Our one year goal is to not bring home any stuff that is not consumable
(food and drink, garden seeds).  Exceptions are any materials we need for home repairs because, well, you've got to keep the eaves on the roof and the plumbing in good repair and necessary clothing for growing children and replacements for worn out items (we're talking undies and socks here).  I'm going to make some of the kids clothes, of course, but I'm not so good with the snow boots and that sort of necessary evil here in Canada.  Crafting and home school supplies for the children also, although I'm going to insist they use up what they have first.  I'm almost certain that will take an entire year, especially if they make an effort to reuse/fully utilize paper.

Another exception I haven't passed by The Man yet but I think is important is replacement items for the household, such as towels and whatnot.  I'm thinking about this because I break a dish nearly every week (mainly accidentally).  If I do not replace, we'll be bereft of plates by spring.  For these replacements, second hand shops have plenty for us, so nothing new or unnecessary.

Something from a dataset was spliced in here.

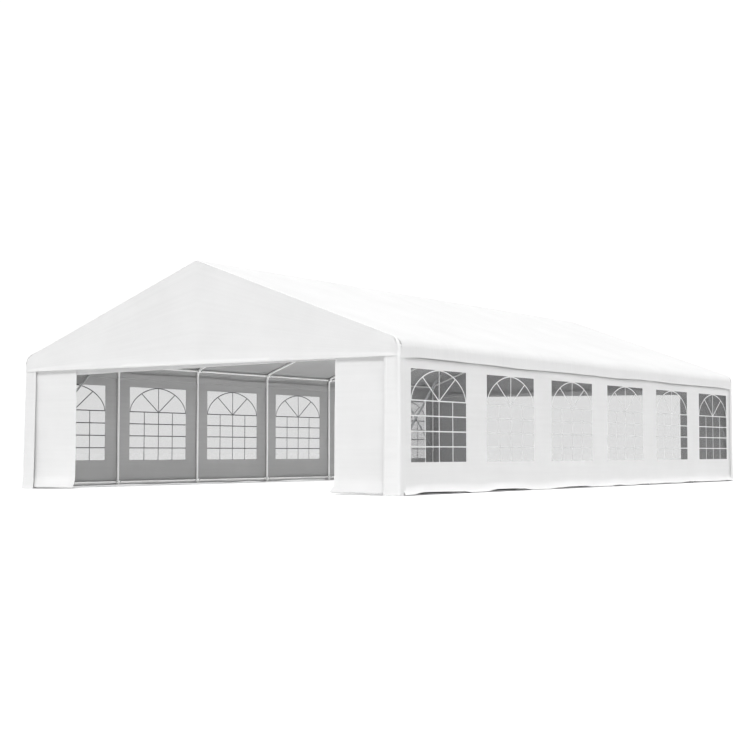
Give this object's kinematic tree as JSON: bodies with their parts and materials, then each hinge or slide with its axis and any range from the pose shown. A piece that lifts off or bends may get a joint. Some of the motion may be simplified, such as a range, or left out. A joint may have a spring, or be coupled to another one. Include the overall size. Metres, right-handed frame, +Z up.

Truthfully, I don't think I've ever stuck to a whole year challenge before but since we live like the privileged fools we are and feel as if we are nearly drowning in stuff, I think we should make a serious go of this.  Certainly it'll be easier than sticking to a diet or regimented exercise.  We frequently donate to the thrift stores, we have all that we need and much more; I can't foresee a logistic problem.  The obstacles I'm sure are mainly psychological.  Will I feel deprived?  I hope I'll feel like I have more time, space and money but, as I have learned in the past, the habit of consumption is a powerful master.  We've reduced, not-bought, made do, did without, and yet, we are still here, with too much.

Anyone here ever give this a go?  I'm wondering about birthday presents for other children (we give 'adventure gifts' to our own)?  Should be buy stuff for others?  What about if someone gives me a present?  Should I refuse?  I think The Man and I need to hammer out a few more details and fully articulate why we want to do this.  Plus there is at least one item I have promised the family and a shop to buy - the board game Blokus, if you must know - should we just do without and see if we still want it next January?  Since board games are part of our home school curriculum (I'm serious), should it count as an excepted home school supply?  Or is that a sneaky justification?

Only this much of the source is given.